Work to do: Print the data exactly as it is given, please.
┏━━
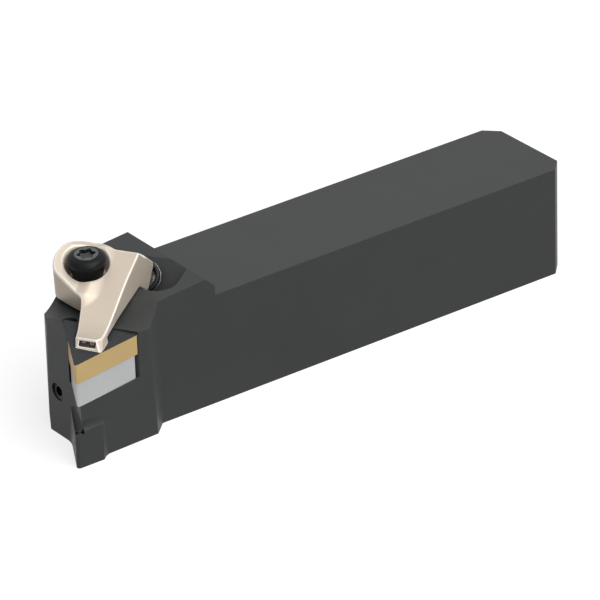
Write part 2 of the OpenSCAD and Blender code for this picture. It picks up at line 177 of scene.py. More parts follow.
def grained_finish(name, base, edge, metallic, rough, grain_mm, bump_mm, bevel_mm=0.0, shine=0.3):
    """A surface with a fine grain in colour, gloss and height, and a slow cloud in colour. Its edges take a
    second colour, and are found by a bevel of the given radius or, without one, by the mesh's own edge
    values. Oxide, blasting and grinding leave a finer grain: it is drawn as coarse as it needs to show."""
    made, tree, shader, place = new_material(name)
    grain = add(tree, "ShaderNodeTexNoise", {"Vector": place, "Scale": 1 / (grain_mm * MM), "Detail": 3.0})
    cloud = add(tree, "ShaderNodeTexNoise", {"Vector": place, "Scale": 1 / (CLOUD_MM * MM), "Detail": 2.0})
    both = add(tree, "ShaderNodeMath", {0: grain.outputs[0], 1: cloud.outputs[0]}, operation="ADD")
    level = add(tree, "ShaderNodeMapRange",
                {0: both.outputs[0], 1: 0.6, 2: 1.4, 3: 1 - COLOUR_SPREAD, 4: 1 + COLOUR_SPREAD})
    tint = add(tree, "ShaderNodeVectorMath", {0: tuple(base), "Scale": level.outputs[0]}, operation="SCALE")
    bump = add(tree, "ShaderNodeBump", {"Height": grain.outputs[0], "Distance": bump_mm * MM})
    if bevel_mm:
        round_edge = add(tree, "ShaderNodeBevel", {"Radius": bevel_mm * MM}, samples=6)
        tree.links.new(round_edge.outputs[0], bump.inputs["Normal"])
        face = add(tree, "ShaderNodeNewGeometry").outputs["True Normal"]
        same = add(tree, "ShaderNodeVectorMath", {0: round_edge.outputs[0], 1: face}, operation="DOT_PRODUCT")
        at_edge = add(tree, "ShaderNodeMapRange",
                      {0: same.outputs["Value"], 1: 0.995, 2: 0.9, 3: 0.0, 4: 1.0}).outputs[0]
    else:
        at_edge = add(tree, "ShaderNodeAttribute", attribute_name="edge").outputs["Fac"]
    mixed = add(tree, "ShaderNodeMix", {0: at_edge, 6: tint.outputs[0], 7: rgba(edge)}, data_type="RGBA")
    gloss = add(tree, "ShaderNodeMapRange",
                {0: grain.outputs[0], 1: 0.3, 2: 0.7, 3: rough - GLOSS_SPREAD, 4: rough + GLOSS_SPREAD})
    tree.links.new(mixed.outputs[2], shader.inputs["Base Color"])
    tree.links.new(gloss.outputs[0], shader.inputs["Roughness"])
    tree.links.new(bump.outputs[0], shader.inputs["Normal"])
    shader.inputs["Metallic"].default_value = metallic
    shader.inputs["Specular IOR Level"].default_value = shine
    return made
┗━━
Response below:
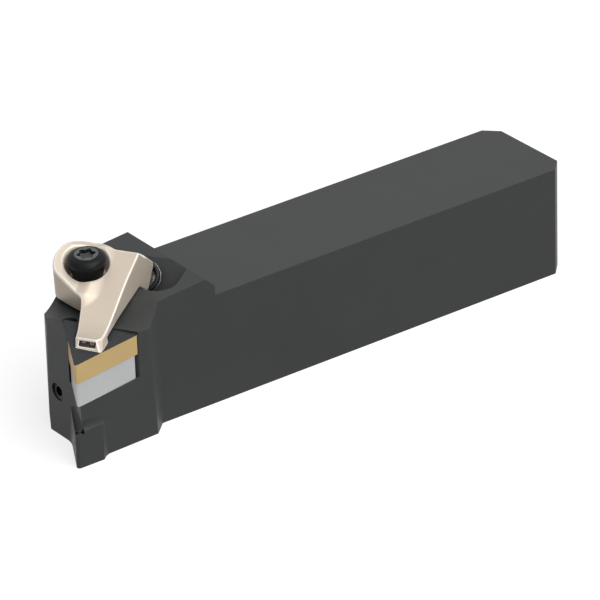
Write part 2 of the OpenSCAD and Blender code for this picture. It picks up at line 177 of scene.py. More parts follow.
def grained_finish(name, base, edge, metallic, rough, grain_mm, bump_mm, bevel_mm=0.0, shine=0.3):
    """A surface with a fine grain in colour, gloss and height, and a slow cloud in colour. Its edges take a
    second colour, and are found by a bevel of the given radius or, without one, by the mesh's own edge
    values. Oxide, blasting and grinding leave a finer grain: it is drawn as coarse as it needs to show."""
    made, tree, shader, place = new_material(name)
    grain = add(tree, "ShaderNodeTexNoise", {"Vector": place, "Scale": 1 / (grain_mm * MM), "Detail": 3.0})
    cloud = add(tree, "ShaderNodeTexNoise", {"Vector": place, "Scale": 1 / (CLOUD_MM * MM), "Detail": 2.0})
    both = add(tree, "ShaderNodeMath", {0: grain.outputs[0], 1: cloud.outputs[0]}, operation="ADD")
    level = add(tree, "ShaderNodeMapRange",
                {0: both.outputs[0], 1: 0.6, 2: 1.4, 3: 1 - COLOUR_SPREAD, 4: 1 + COLOUR_SPREAD})
    tint = add(tree, "ShaderNodeVectorMath", {0: tuple(base), "Scale": level.outputs[0]}, operation="SCALE")
    bump = add(tree, "ShaderNodeBump", {"Height": grain.outputs[0], "Distance": bump_mm * MM})
    if bevel_mm:
        round_edge = add(tree, "ShaderNodeBevel", {"Radius": bevel_mm * MM}, samples=6)
        tree.links.new(round_edge.outputs[0], bump.inputs["Normal"])
        face = add(tree, "ShaderNodeNewGeometry").outputs["True Normal"]
        same = add(tree, "ShaderNodeVectorMath", {0: round_edge.outputs[0], 1: face}, operation="DOT_PRODUCT")
        at_edge = add(tree, "ShaderNodeMapRange",
                      {0: same.outputs["Value"], 1: 0.995, 2: 0.9, 3: 0.0, 4: 1.0}).outputs[0]
    else:
        at_edge = add(tree, "ShaderNodeAttribute", attribute_name="edge").outputs["Fac"]
    mixed = add(tree, "ShaderNodeMix", {0: at_edge, 6: tint.outputs[0], 7: rgba(edge)}, data_type="RGBA")
    gloss = add(tree, "ShaderNodeMapRange",
                {0: grain.outputs[0], 1: 0.3, 2: 0.7, 3: rough - GLOSS_SPREAD, 4: rough + GLOSS_SPREAD})
    tree.links.new(mixed.outputs[2], shader.inputs["Base Color"])
    tree.links.new(gloss.outputs[0], shader.inputs["Roughness"])
    tree.links.new(bump.outputs[0], shader.inputs["Normal"])
    shader.inputs["Metallic"].default_value = metallic
    shader.inputs["Specular IOR Level"].default_value = shine
    return made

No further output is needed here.